What you will do: Find every line in the records below that holds the word "with", and copy it out.

** Start of Supplied records **

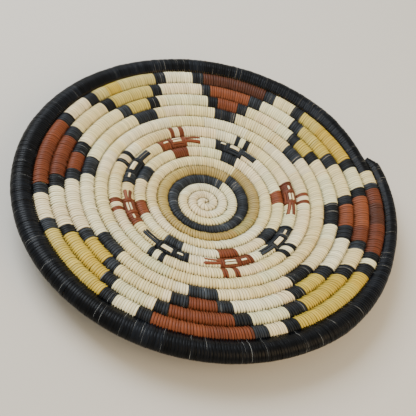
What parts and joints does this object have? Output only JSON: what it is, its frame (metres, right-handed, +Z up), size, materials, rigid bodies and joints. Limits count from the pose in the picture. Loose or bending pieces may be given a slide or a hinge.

** End of Supplied records **
** Start of Supplied records **

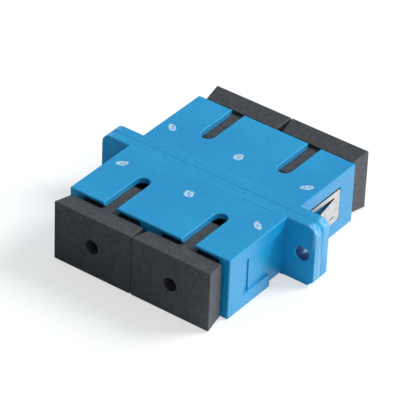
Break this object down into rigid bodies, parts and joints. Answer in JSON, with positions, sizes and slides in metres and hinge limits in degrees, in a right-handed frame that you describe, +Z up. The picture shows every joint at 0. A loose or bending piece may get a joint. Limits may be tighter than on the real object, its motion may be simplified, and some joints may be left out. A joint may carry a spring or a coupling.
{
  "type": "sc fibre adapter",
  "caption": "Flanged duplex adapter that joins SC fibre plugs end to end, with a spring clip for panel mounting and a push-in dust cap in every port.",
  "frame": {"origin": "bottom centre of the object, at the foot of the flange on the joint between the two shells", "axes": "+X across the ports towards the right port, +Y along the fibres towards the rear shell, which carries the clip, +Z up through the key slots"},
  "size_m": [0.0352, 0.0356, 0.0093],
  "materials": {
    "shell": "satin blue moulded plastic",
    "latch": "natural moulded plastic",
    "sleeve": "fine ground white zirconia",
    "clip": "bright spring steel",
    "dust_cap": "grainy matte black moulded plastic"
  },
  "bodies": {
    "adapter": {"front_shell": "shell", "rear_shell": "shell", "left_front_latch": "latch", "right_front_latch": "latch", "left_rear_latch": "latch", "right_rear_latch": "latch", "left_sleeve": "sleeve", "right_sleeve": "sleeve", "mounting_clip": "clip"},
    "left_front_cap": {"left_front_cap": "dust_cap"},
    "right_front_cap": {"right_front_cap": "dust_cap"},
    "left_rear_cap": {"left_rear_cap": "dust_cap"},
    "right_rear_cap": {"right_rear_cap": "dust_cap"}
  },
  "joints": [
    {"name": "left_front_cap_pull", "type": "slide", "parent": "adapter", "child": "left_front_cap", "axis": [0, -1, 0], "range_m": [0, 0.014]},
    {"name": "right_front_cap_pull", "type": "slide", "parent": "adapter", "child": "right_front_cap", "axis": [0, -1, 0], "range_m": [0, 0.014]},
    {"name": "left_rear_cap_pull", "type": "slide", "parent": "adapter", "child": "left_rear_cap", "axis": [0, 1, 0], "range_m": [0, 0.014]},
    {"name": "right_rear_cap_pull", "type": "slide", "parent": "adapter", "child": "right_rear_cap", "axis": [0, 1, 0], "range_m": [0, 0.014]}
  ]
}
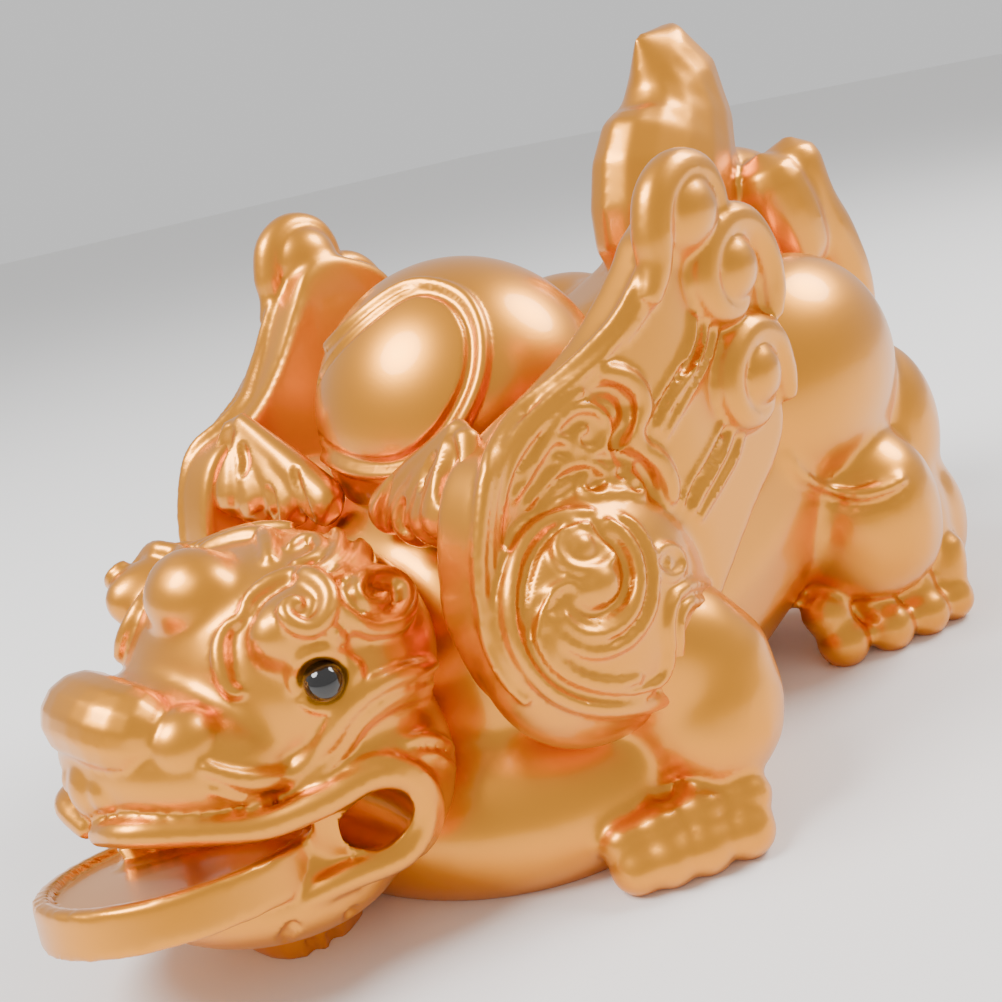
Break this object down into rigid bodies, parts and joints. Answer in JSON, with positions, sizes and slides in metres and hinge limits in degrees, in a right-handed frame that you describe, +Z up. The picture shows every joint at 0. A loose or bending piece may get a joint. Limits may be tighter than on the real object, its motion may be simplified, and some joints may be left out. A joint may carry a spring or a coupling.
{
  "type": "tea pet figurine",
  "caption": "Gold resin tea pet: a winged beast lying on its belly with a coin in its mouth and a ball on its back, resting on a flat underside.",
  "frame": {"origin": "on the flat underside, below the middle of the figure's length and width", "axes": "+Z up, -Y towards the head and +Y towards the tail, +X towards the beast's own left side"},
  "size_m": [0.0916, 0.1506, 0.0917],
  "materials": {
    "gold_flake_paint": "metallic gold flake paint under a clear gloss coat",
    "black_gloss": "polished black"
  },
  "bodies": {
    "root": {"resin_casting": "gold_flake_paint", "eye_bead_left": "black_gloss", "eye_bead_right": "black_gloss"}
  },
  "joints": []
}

** End of Supplied records **

Output:
Break this object down into rigid bodies, parts and joints. Answer in JSON, with positions, sizes and slides in metres and hinge limits in degrees, in a right-handed frame that you describe, +Z up. The picture shows every joint at 0. A loose or bending piece may get a joint. Limits may be tighter than on the real object, its motion may be simplified, and some joints may be left out. A joint may carry a spring or a coupling.
  "caption": "Flanged duplex adapter that joins SC fibre plugs end to end, with a spring clip for panel mounting and a push-in dust cap in every port.",
Break this object down into rigid bodies, parts and joints. Answer in JSON, with positions, sizes and slides in metres and hinge limits in degrees, in a right-handed frame that you describe, +Z up. The picture shows every joint at 0. A loose or bending piece may get a joint. Limits may be tighter than on the real object, its motion may be simplified, and some joints may be left out. A joint may carry a spring or a coupling.
  "caption": "Gold resin tea pet: a winged beast lying on its belly with a coin in its mouth and a ball on its back, resting on a flat underside.",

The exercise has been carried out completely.